New speed limit in place

Road services team members install the last of the 50 km/h signs in Duke Street on Thursday afternoon. Photo: David Williamson

The controversial new 50 km/h speed limit along the 6.4 kilometre stretch of the Pyrenees Highway between White Gum Track, Chewton, and the Castlemaine CBD is now officially in effect. 

The last of the new street signs was installed in Forest Street, Castlemaine, at 2pm Thursday. 

The new speed zone replaces a mix of 50, 60 and 80km/h speed limits. 
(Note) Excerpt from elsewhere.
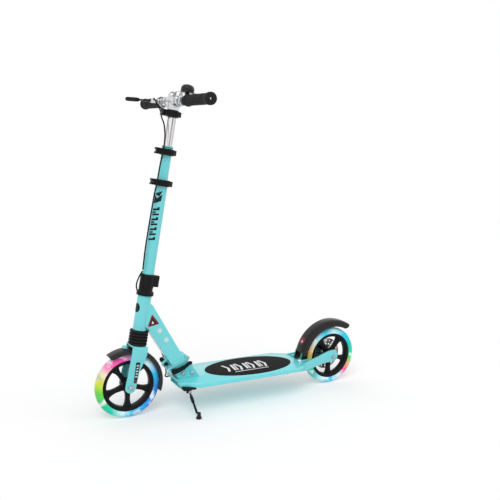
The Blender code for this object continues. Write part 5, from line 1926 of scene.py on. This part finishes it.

Concerned members of the Wesley Hill and Chewton communities spent 12 months campaigning for the speed limit reduction in order to slow down traffic travelling on the Pyrenees Highway / Duke Street between Chewton and Castlemaine and make the thoroughfare safer for pedestrians crossing the busy roadway, particularly young children, the elderly and people with disabilities; safer for motorists trying to exit driveways or entering the highway from intersections along the highway; and reduce the severity of injuries as a result of any potential future accidents. 
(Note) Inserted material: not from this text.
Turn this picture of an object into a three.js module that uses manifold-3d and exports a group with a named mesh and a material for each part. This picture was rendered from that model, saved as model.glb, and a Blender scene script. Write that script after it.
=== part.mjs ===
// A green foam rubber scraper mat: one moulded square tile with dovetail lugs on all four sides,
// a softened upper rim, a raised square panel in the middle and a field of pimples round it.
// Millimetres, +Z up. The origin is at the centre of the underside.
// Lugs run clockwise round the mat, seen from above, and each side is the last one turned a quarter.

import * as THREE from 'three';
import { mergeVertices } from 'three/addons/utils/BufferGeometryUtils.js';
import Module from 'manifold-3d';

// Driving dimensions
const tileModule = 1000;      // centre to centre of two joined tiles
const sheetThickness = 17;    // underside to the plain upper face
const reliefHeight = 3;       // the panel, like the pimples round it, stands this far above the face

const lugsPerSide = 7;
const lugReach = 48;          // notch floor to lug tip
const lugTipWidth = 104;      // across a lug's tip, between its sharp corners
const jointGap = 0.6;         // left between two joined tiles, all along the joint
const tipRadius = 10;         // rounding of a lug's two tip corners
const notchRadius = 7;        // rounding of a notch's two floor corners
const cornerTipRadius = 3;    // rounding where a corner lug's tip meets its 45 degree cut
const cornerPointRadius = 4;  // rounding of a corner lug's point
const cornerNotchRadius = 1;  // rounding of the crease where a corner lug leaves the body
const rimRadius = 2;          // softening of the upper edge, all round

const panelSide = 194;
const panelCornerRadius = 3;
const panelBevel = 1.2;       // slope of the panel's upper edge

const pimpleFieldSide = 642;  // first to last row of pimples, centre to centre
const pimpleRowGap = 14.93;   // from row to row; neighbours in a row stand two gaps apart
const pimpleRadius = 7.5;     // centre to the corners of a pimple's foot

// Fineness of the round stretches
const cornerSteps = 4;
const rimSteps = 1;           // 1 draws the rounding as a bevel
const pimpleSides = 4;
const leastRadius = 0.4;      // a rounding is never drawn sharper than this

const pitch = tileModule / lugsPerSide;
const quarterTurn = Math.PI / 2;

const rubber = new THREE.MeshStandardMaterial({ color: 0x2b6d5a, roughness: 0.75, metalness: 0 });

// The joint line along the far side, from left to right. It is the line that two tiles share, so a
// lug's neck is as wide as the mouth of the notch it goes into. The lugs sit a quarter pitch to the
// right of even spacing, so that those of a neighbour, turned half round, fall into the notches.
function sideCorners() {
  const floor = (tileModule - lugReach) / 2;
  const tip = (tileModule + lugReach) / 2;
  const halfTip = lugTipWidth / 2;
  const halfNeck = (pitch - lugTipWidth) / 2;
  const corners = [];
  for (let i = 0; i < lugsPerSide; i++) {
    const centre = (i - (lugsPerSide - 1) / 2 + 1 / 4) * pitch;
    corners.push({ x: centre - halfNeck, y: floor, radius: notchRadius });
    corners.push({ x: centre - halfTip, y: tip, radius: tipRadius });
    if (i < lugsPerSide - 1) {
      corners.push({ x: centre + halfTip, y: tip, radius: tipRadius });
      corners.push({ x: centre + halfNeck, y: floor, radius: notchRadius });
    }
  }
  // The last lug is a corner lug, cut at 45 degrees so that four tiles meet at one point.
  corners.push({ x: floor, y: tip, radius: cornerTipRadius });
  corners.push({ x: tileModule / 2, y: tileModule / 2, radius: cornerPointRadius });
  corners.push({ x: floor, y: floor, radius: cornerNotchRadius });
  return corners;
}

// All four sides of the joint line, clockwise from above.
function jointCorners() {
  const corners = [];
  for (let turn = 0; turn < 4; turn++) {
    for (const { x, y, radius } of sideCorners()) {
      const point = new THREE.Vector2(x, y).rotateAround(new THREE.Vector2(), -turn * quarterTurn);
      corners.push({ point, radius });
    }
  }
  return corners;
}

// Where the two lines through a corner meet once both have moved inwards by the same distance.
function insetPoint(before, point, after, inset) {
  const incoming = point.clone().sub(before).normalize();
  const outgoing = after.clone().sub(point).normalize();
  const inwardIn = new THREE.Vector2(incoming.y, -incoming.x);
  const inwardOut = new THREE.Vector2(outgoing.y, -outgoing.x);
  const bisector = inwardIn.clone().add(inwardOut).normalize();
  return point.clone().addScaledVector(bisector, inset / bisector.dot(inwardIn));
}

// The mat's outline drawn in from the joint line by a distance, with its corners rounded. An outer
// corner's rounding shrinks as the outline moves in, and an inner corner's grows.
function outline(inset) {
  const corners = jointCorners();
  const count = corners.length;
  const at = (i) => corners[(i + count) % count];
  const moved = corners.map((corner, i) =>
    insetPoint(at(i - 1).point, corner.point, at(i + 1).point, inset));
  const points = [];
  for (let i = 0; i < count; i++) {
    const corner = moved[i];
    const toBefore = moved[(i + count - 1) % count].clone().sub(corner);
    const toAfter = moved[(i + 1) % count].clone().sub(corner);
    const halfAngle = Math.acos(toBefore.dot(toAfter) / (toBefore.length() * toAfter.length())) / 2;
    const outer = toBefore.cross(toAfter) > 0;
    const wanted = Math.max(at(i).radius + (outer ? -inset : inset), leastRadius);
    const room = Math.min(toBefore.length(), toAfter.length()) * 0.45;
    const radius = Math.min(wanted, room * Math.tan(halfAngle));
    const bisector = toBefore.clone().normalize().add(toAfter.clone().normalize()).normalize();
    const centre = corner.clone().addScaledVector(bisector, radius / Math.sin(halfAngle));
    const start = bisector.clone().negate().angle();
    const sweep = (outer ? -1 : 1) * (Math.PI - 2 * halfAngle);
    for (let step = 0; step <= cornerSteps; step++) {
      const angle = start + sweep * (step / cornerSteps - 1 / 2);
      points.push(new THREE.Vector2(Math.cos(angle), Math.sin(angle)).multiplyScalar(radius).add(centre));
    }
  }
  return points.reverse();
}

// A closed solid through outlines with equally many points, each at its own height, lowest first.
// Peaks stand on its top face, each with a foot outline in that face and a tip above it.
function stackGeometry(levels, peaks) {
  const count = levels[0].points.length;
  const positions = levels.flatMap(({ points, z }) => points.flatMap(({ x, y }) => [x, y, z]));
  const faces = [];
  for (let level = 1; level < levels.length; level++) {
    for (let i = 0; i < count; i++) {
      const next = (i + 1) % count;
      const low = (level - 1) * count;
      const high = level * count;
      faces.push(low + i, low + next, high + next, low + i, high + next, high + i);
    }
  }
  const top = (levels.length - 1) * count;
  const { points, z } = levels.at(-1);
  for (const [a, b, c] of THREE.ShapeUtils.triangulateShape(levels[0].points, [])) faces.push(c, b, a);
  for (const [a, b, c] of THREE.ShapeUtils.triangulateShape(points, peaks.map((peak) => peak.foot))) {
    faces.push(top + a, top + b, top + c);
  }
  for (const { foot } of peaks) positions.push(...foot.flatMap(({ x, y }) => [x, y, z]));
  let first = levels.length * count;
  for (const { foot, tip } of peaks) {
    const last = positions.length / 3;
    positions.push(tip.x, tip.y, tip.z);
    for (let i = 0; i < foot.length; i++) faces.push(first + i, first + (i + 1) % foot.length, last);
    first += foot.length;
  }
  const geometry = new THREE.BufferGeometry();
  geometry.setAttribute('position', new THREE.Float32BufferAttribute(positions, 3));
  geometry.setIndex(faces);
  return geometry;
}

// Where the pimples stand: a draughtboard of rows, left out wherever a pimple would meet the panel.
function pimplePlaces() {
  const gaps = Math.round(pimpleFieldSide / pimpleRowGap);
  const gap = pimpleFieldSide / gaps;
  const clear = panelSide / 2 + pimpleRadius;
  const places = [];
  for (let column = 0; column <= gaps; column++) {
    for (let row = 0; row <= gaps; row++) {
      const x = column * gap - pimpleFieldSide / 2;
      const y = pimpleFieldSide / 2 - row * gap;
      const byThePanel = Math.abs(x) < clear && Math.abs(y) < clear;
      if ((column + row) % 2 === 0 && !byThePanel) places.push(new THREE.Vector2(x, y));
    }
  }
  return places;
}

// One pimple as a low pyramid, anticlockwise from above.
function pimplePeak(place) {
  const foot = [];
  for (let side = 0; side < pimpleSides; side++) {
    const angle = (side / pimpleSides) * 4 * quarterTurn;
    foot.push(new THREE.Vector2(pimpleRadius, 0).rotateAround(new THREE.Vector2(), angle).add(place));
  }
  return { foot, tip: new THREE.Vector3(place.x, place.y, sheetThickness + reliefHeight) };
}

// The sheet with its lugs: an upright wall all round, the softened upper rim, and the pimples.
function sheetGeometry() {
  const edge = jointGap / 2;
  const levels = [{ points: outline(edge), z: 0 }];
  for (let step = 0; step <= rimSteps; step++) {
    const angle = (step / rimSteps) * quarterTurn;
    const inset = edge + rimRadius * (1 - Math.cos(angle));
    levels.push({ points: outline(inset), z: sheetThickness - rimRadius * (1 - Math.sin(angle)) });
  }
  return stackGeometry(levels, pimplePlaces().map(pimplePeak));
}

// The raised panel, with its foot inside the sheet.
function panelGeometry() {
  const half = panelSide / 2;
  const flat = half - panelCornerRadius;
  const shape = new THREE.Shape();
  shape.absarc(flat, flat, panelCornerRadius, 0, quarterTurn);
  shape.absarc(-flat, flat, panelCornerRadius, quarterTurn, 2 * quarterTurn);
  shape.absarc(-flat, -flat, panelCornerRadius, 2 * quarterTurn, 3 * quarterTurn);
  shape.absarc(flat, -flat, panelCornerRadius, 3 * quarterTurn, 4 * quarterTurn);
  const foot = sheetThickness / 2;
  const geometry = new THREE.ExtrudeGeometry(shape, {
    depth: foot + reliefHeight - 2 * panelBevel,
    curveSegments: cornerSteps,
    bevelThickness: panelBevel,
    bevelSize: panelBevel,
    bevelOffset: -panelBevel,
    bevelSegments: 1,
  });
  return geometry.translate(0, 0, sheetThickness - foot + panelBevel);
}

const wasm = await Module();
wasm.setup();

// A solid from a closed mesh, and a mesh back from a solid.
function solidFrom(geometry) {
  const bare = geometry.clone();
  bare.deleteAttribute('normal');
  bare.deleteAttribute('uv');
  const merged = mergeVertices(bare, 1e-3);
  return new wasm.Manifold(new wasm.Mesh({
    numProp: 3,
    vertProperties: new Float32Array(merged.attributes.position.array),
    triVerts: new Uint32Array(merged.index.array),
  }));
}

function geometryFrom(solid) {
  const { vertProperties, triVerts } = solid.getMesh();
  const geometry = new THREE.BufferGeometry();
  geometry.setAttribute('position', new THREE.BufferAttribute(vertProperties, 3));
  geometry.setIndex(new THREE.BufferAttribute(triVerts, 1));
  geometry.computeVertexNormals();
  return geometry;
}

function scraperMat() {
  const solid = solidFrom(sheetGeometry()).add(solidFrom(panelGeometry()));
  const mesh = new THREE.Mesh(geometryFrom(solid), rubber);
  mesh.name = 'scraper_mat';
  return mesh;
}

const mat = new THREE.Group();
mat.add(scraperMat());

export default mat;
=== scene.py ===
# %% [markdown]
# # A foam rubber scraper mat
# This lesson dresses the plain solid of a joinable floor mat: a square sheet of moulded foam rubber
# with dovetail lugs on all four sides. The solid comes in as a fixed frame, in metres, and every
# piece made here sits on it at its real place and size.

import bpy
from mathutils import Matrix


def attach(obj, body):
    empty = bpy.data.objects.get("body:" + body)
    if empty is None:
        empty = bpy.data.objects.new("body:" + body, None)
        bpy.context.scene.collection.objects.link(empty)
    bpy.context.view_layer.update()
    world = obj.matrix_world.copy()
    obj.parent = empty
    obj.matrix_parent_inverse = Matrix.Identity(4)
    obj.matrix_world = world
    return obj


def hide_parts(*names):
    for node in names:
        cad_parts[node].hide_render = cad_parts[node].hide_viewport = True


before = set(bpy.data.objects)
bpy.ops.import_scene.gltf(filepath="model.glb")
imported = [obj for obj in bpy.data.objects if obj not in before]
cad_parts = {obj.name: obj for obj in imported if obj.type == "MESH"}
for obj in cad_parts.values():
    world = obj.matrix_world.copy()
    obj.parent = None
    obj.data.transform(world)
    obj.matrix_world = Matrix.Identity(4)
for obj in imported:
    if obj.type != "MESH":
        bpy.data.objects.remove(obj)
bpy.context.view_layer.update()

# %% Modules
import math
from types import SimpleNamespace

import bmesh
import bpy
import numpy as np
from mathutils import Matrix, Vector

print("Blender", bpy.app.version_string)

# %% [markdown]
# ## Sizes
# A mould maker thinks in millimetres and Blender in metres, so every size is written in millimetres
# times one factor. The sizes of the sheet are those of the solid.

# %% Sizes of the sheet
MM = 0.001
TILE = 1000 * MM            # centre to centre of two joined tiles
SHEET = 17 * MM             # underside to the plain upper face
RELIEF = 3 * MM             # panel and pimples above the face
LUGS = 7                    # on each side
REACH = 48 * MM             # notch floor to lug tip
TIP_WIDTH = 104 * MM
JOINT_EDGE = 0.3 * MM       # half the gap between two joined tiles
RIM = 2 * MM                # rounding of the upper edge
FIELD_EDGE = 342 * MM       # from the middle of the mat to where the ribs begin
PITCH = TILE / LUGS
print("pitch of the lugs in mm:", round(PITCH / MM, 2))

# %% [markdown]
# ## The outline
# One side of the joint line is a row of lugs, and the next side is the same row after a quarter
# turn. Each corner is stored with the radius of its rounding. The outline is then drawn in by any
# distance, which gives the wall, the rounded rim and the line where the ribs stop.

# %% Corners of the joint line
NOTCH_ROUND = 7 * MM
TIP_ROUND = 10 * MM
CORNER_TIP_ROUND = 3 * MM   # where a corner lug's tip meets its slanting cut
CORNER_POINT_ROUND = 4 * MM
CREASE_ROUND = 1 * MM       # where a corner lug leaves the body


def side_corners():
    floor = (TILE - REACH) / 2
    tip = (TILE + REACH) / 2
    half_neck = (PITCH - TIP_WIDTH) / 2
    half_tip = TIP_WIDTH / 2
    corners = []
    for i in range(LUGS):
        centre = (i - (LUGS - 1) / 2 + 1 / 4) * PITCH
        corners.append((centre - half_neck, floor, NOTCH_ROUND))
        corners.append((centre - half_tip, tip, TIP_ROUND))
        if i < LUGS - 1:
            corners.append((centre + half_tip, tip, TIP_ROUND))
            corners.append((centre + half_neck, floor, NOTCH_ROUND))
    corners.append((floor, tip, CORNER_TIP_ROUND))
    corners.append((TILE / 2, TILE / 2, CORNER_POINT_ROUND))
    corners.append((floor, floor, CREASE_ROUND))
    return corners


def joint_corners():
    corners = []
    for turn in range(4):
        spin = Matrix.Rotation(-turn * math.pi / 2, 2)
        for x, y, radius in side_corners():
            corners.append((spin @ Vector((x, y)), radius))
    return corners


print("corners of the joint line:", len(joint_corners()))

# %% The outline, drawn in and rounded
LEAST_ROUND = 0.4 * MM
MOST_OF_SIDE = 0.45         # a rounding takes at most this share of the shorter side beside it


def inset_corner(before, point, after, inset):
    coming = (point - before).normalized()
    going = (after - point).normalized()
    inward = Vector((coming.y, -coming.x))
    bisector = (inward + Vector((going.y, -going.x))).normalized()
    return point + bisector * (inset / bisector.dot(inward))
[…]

However, the announcement has been met with some pushback from some other residents and motorists who regularly travel the thoroughfare and are angered by the move. Some of these disgruntled community members feel areas such as McKenzie Hill and Harcourt should be a higher priority for speed limit reductions and say the government and road authorities are pandering to a noisy minority. 

Announcing the new speed limit on February 12, Bendigo West MP Maree Edwards said the move would provide consistency. 
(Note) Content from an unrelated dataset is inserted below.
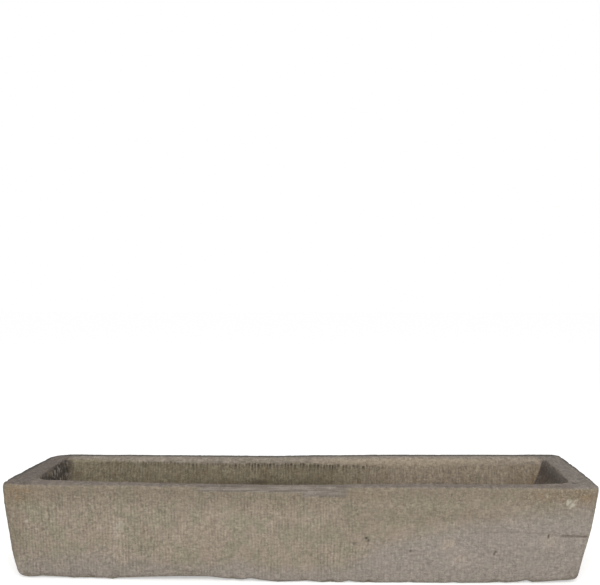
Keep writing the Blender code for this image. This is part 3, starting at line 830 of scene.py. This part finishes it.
FLOOR_WHITE = (0.86, 0.86, 0.86, 1.0)
FLOOR_GLOW = 0.46
white = bpy.data.materials.new("studio_white")
white.use_nodes = True
nodes = white.node_tree.nodes
links = white.node_tree.links
nodes.clear()
paper = nodes.new("ShaderNodeBsdfDiffuse")
paper.inputs["Color"].default_value = FLOOR_WHITE
glow = nodes.new("ShaderNodeEmission")
rays = nodes.new("ShaderNodeLightPath")
seen = nodes.new("ShaderNodeMath")
seen.operation = "MULTIPLY"
seen.inputs[1].default_value = FLOOR_GLOW
links.new(rays.outputs["Is Camera Ray"], seen.inputs[0])
links.new(seen.outputs[0], glow.inputs["Strength"])
both = nodes.new("ShaderNodeAddShader")
links.new(paper.outputs[0], both.inputs[0])
links.new(glow.outputs[0], both.inputs[1])
out = nodes.new("ShaderNodeOutputMaterial")
links.new(both.outputs[0], out.inputs["Surface"])
floor_mesh.materials.append(white)

SKY_LIGHT = 0.62
world = bpy.data.worlds.new("studio_sky")
bpy.context.scene.world = world
world.use_nodes = True
nodes = world.node_tree.nodes
links = world.node_tree.links
sky = nodes["Background"]
sky.inputs["Color"].default_value = (1.0, 1.0, 1.0, 1.0)
rays = nodes.new("ShaderNodeLightPath")
level_of_sky = nodes.new("ShaderNodeMapRange")
links.new(rays.outputs["Is Camera Ray"], level_of_sky.inputs["Value"])
level_of_sky.inputs["To Min"].default_value = SKY_LIGHT
level_of_sky.inputs["To Max"].default_value = 1.0
links.new(level_of_sky.outputs["Result"], sky.inputs["Strength"])

LAMP_POWER = 100.0
LAMP_SIZE = (3.0, 1.6)
LAMP_PLACE = (0.3, -3.6, 2.7)
lamp_data = bpy.data.lights.new("soft_lamp", "AREA")
lamp_data.shape = "RECTANGLE"
lamp_data.size, lamp_data.size_y = LAMP_SIZE
lamp_data.energy = LAMP_POWER
lamp = bpy.data.objects.new("soft_lamp", lamp_data)
lamp.location = LAMP_PLACE
aim = math.atan2(math.hypot(LAMP_PLACE[0], LAMP_PLACE[1]), LAMP_PLACE[2])
lamp.rotation_euler = (aim, 0, math.atan2(LAMP_PLACE[0], -LAMP_PLACE[1]))
bpy.context.scene.collection.objects.link(lamp)

bpy.context.scene.view_settings.view_transform = "Standard"

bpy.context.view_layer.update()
Ms Edwards, who aided the community’s push for a lower speed limit, said the 50km/h limit will reduce the likelihood of collisions and if a collision did occur, a lowered limit would reduce the severity of injuries. 

“We ask drivers to familiarise themselves with the new speed limit when driving between Castlemaine and Chewton for their own safety and the safety of others. 

“It will take between 30 and 60 seconds longer to get from Chewton to Castlemaine, but you can set the speed on your car, so there is no reason to speed,” she said. 

At February’s announcement, executive director of the Department of Transport (Loddon Valley and Hume) Anthony Judd said that while the department frequently assessed roads across the regions, it was the strength and the work done by the community that pushed the Pyrenees Highway up the chain. 

“When we’re assessing the roads, we look at the number of heavy and light vehicles, adjoining developments and the accident history, usually in relation to ambulance and police reports and the proportion of accidents was high along this 6.4km stretch of road,” Mr Judd said. 

Residents are now focusing their sights on how to get a pedestrian crossing installed at Wesley Hill and improved bike and walking paths, to further aid pedestrians and cyclists to remain safe.